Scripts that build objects

- - - -

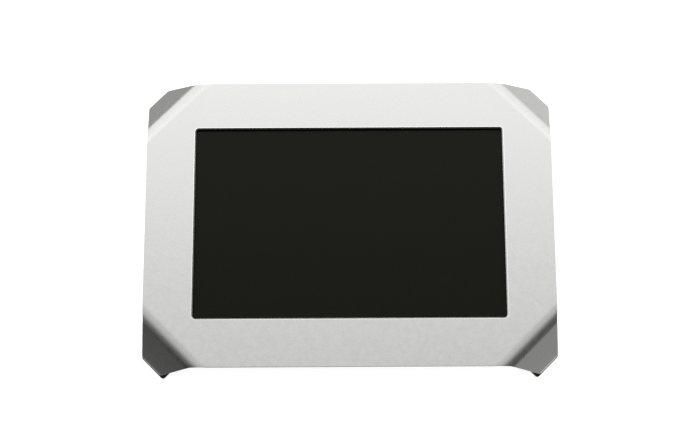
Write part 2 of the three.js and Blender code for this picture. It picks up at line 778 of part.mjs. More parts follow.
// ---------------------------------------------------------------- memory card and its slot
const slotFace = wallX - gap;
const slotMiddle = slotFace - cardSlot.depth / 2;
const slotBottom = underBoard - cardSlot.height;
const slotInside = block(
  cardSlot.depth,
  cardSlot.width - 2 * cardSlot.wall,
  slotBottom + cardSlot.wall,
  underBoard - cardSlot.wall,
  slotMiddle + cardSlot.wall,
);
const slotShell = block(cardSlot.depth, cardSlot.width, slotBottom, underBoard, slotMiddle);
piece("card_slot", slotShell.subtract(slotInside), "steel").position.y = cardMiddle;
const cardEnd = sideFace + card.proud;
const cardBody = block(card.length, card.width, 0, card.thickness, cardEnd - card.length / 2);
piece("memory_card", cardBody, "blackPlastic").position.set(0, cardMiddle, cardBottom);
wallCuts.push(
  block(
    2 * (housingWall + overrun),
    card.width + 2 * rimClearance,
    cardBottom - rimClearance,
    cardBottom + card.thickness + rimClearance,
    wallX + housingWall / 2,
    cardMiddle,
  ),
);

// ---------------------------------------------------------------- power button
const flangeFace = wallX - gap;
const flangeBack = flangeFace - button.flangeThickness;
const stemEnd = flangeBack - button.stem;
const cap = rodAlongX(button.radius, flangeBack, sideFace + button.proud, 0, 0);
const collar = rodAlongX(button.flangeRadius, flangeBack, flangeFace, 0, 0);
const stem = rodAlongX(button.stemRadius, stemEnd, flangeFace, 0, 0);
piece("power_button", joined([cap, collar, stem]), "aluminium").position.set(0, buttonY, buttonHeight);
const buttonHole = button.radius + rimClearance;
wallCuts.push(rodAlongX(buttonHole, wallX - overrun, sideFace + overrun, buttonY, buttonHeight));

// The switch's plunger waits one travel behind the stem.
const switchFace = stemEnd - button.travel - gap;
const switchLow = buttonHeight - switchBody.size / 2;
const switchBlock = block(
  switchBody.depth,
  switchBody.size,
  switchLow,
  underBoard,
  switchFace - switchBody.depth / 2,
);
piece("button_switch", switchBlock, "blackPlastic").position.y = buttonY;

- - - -

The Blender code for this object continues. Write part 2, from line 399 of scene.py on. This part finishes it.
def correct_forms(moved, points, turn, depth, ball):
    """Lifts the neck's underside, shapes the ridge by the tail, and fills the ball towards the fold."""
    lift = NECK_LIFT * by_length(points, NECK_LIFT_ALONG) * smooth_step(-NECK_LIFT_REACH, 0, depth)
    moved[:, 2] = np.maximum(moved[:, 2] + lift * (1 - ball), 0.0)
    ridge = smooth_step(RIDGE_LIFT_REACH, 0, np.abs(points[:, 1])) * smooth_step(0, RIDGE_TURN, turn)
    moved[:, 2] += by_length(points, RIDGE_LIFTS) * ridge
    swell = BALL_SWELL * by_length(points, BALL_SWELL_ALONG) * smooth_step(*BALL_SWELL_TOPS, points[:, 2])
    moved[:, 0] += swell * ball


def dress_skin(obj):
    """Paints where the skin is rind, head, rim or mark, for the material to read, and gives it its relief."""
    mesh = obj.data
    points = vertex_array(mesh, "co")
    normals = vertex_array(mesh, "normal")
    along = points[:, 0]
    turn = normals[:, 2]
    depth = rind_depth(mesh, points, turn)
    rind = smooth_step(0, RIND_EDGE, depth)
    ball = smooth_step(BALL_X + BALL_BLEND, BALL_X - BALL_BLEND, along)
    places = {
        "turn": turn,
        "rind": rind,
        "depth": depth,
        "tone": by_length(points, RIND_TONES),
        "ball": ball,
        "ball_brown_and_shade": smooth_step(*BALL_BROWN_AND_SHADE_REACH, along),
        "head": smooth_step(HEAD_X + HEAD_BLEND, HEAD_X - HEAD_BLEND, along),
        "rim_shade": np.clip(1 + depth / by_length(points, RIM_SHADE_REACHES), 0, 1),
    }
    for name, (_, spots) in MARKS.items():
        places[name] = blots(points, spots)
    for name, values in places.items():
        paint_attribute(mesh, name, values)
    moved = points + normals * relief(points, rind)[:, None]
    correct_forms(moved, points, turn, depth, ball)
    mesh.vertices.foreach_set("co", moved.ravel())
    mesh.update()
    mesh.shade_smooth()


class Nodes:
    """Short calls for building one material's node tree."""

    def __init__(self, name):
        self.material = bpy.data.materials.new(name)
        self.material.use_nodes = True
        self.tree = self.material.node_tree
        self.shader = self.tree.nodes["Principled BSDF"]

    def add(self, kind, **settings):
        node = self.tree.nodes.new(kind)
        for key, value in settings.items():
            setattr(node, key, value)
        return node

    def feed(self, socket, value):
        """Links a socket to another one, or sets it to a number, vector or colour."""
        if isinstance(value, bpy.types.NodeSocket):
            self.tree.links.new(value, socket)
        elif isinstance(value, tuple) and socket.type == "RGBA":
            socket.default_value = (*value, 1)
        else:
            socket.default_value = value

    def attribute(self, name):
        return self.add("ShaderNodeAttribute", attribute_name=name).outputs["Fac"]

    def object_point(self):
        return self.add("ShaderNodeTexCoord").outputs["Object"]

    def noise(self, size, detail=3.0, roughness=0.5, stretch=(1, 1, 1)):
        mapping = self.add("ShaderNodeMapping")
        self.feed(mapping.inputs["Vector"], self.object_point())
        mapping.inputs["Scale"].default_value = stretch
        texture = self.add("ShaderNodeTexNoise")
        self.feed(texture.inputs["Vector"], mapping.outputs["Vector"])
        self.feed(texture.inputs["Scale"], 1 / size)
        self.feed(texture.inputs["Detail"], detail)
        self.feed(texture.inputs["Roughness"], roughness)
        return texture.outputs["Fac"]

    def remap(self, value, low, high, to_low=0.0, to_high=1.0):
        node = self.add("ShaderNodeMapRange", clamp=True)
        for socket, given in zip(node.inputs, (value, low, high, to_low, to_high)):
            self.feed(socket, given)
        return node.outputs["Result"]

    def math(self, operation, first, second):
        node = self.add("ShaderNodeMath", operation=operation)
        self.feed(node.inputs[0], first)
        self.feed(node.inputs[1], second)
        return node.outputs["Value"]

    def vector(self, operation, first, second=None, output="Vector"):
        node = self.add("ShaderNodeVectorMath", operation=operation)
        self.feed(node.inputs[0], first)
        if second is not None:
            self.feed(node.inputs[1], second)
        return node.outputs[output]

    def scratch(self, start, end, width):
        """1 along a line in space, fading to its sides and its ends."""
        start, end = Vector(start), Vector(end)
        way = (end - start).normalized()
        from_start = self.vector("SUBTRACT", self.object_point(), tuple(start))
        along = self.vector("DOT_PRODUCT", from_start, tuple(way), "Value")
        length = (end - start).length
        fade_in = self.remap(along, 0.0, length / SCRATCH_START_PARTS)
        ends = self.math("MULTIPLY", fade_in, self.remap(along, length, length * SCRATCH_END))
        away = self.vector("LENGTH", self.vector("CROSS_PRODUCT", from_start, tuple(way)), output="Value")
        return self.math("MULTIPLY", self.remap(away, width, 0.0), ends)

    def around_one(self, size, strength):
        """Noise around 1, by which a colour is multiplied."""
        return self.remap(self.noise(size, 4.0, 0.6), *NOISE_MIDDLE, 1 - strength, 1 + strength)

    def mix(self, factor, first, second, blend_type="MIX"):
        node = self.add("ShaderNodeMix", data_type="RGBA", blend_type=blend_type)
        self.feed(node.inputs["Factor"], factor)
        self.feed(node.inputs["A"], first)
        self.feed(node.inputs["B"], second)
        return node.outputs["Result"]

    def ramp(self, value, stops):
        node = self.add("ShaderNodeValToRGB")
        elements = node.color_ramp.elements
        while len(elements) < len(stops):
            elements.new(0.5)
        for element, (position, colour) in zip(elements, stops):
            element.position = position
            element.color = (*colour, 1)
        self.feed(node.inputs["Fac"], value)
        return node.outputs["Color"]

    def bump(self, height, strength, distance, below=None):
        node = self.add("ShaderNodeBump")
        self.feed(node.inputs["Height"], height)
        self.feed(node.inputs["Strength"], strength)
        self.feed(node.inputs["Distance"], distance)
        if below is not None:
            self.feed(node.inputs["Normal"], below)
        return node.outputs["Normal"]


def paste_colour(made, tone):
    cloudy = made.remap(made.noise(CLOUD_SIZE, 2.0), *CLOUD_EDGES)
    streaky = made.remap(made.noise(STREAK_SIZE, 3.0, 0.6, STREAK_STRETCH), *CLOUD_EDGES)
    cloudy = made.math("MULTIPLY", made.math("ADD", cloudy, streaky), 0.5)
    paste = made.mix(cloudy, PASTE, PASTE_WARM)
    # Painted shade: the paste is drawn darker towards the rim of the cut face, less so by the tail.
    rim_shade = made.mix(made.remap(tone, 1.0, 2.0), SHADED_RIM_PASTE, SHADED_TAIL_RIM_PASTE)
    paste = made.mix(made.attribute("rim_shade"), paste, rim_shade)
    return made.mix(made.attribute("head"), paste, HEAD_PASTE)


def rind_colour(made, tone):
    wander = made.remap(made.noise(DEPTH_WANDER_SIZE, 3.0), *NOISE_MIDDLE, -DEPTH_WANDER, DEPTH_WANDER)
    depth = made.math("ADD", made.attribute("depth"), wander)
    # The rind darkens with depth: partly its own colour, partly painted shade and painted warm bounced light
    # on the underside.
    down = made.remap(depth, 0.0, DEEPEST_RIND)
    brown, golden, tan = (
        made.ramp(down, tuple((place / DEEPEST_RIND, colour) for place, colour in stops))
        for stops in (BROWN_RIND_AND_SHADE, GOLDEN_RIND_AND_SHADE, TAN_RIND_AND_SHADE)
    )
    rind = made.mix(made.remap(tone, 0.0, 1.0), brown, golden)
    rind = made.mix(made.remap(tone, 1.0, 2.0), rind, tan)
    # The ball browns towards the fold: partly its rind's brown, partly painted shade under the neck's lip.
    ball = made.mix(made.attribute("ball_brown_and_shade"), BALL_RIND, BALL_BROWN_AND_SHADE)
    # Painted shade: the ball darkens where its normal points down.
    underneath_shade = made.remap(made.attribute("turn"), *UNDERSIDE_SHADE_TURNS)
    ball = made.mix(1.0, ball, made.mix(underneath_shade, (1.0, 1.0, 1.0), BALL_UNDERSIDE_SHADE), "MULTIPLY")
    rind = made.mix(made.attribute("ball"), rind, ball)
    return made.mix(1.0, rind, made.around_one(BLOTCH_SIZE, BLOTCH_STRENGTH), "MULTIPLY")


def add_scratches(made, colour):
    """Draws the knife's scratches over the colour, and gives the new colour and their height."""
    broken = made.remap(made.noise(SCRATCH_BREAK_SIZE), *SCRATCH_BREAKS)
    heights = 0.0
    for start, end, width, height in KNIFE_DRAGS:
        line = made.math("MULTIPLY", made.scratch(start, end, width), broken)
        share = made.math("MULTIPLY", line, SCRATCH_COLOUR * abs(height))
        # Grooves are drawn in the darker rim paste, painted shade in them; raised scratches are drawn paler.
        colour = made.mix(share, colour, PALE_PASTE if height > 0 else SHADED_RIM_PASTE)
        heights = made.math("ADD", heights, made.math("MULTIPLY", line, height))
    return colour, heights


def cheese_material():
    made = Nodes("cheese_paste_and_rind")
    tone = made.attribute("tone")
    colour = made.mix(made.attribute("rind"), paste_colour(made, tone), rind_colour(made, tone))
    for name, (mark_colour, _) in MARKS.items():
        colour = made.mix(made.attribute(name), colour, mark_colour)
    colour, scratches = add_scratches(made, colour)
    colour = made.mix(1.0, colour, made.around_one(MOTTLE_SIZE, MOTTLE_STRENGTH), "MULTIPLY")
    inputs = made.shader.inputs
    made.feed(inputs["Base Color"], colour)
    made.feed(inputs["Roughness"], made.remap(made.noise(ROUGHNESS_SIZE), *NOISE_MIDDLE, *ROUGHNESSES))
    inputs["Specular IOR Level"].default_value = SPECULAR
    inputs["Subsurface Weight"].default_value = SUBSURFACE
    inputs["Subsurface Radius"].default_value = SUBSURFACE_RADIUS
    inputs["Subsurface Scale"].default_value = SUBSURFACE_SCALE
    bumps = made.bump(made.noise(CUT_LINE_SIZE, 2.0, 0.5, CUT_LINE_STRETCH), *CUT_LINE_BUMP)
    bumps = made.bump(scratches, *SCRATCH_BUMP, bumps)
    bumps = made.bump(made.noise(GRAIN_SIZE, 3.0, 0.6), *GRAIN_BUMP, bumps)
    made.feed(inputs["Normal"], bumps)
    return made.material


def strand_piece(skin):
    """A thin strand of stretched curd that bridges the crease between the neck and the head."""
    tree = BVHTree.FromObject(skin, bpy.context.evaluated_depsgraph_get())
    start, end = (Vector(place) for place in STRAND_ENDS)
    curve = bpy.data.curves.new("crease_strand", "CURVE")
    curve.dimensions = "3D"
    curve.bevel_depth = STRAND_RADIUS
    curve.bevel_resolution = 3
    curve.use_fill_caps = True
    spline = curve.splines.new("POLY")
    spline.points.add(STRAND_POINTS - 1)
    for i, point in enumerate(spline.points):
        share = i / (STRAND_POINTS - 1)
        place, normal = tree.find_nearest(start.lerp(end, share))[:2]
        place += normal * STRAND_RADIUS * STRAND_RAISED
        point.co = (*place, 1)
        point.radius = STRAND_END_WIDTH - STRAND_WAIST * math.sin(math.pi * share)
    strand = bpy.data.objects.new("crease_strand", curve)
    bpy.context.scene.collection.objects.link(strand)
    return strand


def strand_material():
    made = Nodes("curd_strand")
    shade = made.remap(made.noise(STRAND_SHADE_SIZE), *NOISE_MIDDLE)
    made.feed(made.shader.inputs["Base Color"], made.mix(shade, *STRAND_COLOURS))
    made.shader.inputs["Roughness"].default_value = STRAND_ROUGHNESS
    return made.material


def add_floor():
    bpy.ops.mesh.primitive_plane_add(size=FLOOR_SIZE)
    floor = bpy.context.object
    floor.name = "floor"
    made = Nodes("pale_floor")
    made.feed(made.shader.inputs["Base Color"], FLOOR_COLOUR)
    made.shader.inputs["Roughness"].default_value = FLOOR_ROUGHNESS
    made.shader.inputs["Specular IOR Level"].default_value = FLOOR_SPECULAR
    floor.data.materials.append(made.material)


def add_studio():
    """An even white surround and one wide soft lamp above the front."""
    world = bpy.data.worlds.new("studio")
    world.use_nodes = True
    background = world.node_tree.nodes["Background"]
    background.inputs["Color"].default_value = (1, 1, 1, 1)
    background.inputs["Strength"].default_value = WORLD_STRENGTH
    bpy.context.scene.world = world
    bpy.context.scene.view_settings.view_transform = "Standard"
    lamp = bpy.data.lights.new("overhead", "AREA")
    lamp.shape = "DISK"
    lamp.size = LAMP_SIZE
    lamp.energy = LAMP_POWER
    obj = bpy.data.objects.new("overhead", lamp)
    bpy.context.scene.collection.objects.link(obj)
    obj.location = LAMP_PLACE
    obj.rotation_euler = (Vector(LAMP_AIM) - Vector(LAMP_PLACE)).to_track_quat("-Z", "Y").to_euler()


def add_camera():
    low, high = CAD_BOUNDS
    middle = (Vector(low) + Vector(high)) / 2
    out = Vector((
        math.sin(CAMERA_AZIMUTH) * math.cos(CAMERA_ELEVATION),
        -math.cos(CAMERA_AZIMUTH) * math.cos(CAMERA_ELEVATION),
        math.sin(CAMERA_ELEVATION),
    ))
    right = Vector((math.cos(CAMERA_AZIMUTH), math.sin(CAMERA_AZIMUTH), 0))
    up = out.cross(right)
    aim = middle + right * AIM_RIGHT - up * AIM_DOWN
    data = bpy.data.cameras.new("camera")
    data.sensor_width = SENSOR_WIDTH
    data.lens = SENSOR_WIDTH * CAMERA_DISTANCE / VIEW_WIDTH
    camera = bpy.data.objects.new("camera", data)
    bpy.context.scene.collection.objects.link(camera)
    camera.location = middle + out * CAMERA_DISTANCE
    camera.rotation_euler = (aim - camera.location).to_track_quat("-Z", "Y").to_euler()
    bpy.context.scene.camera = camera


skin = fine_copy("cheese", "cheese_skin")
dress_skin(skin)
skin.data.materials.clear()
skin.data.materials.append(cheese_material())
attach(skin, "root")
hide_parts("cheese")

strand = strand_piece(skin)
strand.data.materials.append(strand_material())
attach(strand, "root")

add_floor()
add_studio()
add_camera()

- - - -

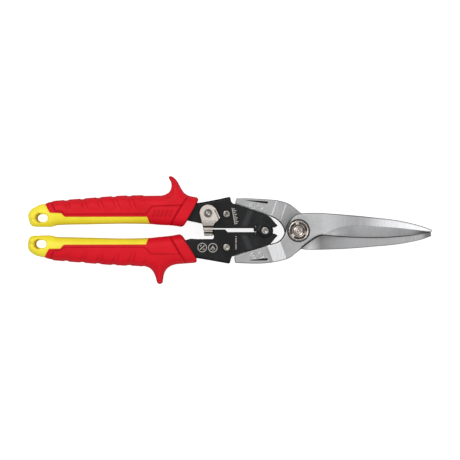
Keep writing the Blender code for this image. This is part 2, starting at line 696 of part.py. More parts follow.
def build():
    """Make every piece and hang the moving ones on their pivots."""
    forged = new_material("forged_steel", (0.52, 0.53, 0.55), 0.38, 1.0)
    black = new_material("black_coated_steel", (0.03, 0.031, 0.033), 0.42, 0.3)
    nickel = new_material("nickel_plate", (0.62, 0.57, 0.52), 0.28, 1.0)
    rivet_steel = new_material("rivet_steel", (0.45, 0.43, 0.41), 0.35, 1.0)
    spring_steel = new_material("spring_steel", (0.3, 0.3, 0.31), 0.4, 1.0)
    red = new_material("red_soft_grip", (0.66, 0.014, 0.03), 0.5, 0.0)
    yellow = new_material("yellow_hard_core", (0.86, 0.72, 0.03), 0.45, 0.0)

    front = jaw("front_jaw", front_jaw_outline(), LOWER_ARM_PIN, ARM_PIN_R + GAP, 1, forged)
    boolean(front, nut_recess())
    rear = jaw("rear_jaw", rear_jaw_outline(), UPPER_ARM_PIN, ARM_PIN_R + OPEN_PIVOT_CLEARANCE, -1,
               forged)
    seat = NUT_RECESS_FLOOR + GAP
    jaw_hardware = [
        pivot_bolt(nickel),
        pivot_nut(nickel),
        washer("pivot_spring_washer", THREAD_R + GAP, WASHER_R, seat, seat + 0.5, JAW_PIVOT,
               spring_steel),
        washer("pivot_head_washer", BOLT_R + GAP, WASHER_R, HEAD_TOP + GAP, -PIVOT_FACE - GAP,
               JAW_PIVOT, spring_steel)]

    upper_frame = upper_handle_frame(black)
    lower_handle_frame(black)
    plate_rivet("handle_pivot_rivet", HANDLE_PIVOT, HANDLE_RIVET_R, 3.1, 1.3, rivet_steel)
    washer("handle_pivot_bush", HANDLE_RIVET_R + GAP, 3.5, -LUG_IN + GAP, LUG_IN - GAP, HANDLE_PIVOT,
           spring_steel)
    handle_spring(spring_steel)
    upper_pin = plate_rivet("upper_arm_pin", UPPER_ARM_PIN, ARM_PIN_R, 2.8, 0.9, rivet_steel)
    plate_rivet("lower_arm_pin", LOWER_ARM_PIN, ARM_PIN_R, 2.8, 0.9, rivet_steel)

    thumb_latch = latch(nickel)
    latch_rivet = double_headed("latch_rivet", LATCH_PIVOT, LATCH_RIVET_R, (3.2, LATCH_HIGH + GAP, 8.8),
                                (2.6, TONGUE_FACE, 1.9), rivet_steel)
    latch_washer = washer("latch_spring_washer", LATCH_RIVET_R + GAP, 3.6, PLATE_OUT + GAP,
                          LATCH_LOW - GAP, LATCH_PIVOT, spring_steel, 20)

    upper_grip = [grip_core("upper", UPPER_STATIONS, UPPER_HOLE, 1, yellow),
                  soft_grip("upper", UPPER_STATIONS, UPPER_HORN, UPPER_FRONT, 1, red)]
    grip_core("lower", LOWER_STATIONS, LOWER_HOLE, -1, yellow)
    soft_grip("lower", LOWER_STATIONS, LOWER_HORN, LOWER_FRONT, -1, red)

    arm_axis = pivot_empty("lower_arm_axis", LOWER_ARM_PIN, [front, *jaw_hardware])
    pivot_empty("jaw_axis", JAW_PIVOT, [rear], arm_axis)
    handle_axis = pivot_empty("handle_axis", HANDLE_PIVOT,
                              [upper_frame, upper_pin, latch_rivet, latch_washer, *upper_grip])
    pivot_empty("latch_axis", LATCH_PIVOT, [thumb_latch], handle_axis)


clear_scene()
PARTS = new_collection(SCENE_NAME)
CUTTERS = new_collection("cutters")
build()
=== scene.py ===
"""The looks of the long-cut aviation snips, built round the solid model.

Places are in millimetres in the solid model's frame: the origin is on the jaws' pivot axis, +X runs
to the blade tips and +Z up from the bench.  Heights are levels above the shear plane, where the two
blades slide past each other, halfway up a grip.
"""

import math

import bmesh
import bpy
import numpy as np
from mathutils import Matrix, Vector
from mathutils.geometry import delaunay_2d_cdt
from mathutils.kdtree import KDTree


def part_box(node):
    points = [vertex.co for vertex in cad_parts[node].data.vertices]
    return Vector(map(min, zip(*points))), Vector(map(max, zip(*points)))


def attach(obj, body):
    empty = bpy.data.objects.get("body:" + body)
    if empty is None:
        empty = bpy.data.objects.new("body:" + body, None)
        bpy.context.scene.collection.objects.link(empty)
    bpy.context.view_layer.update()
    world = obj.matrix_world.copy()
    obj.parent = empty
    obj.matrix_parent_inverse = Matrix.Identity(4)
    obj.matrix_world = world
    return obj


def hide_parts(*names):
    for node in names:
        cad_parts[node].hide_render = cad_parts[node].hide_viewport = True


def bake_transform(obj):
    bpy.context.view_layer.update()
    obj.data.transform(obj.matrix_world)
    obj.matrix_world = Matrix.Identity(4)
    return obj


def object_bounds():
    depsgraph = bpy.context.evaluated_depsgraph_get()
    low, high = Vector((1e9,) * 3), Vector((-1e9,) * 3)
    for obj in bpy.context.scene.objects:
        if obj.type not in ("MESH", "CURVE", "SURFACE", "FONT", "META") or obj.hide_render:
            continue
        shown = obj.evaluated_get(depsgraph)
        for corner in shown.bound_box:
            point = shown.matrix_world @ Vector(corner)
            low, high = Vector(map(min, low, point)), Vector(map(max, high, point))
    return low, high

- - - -

- [To do]:
Nothing but the lines from the one with "LOWER_ARM_PIN, [front, *jaw_hardware])" through the one with "points = [vertex.co" should be repeated, and each exactly.

- [Response for this exercise]:
    arm_axis = pivot_empty("lower_arm_axis", LOWER_ARM_PIN, [front, *jaw_hardware])
    pivot_empty("jaw_axis", JAW_PIVOT, [rear], arm_axis)
    handle_axis = pivot_empty("handle_axis", HANDLE_PIVOT,
                              [upper_frame, upper_pin, latch_rivet, latch_washer, *upper_grip])
    pivot_empty("latch_axis", LATCH_PIVOT, [thumb_latch], handle_axis)


clear_scene()
PARTS = new_collection(SCENE_NAME)
CUTTERS = new_collection("cutters")
build()
=== scene.py ===
"""The looks of the long-cut aviation snips, built round the solid model.

Places are in millimetres in the solid model's frame: the origin is on the jaws' pivot axis, +X runs
to the blade tips and +Z up from the bench.  Heights are levels above the shear plane, where the two
blades slide past each other, halfway up a grip.
"""

import math

import bmesh
import bpy
import numpy as np
from mathutils import Matrix, Vector
from mathutils.geometry import delaunay_2d_cdt
from mathutils.kdtree import KDTree


def part_box(node):
    points = [vertex.co for vertex in cad_parts[node].data.vertices]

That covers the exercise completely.